Boulder is next. The real question is what follows the move

The AP report frames the shift as more than logistics. It is “profound transition” after decades of relative stability. Park City is not just a venue. It is a shorthand for Sundance itself, complete with iconic locations like the Egyptian Theatre and Eccles that filmmakers talk about like rites of passage.

Araki, per the AP, agreed with a long-running truth inside festival culture: Sundance had outgrown Park City. He also made the counterpoint that the location is ultimately secondary to the institution. “The legacy and the tradition of Sundance will continue no matter where it is,” Araki told the AP.

That is the official theory. The on-the-ground reality is messier. Festivals are ecosystems. They depend on habit, proximity, and a thousand informal meetings that happen because everyone knows exactly where to stand.

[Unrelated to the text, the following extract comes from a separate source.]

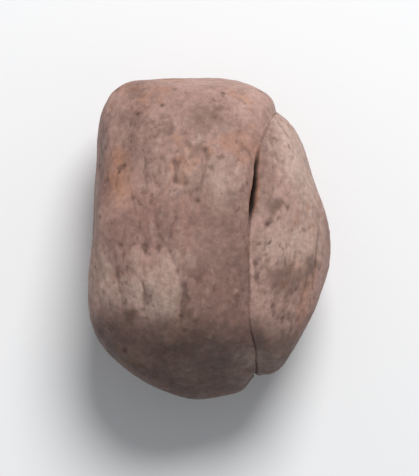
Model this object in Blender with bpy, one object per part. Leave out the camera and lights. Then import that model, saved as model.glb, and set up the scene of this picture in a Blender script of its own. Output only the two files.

Daniel Roher, returning with two films including ‘Tuner’ and ‘The AI Doc: Or How I Became an Apocaloptimist,’ described the moment as an institutional rebirth. “We’re going through a weird moment in the world … There’s something that strikes me about an institution that has been evergreen, that seems so entrenched going through its own transition and rebirth,” he told The Associated Press.

Sundance’s farewell to Park City is being sold as a celebration. It is also a live stress test, staged in front of the very people the festival cannot afford to lose. Next year, the festival lands in Boulder. This year, it is still in the town that made its legend. And it is doing it without the founder who could walk into a room and remind everyone why this whole circus started.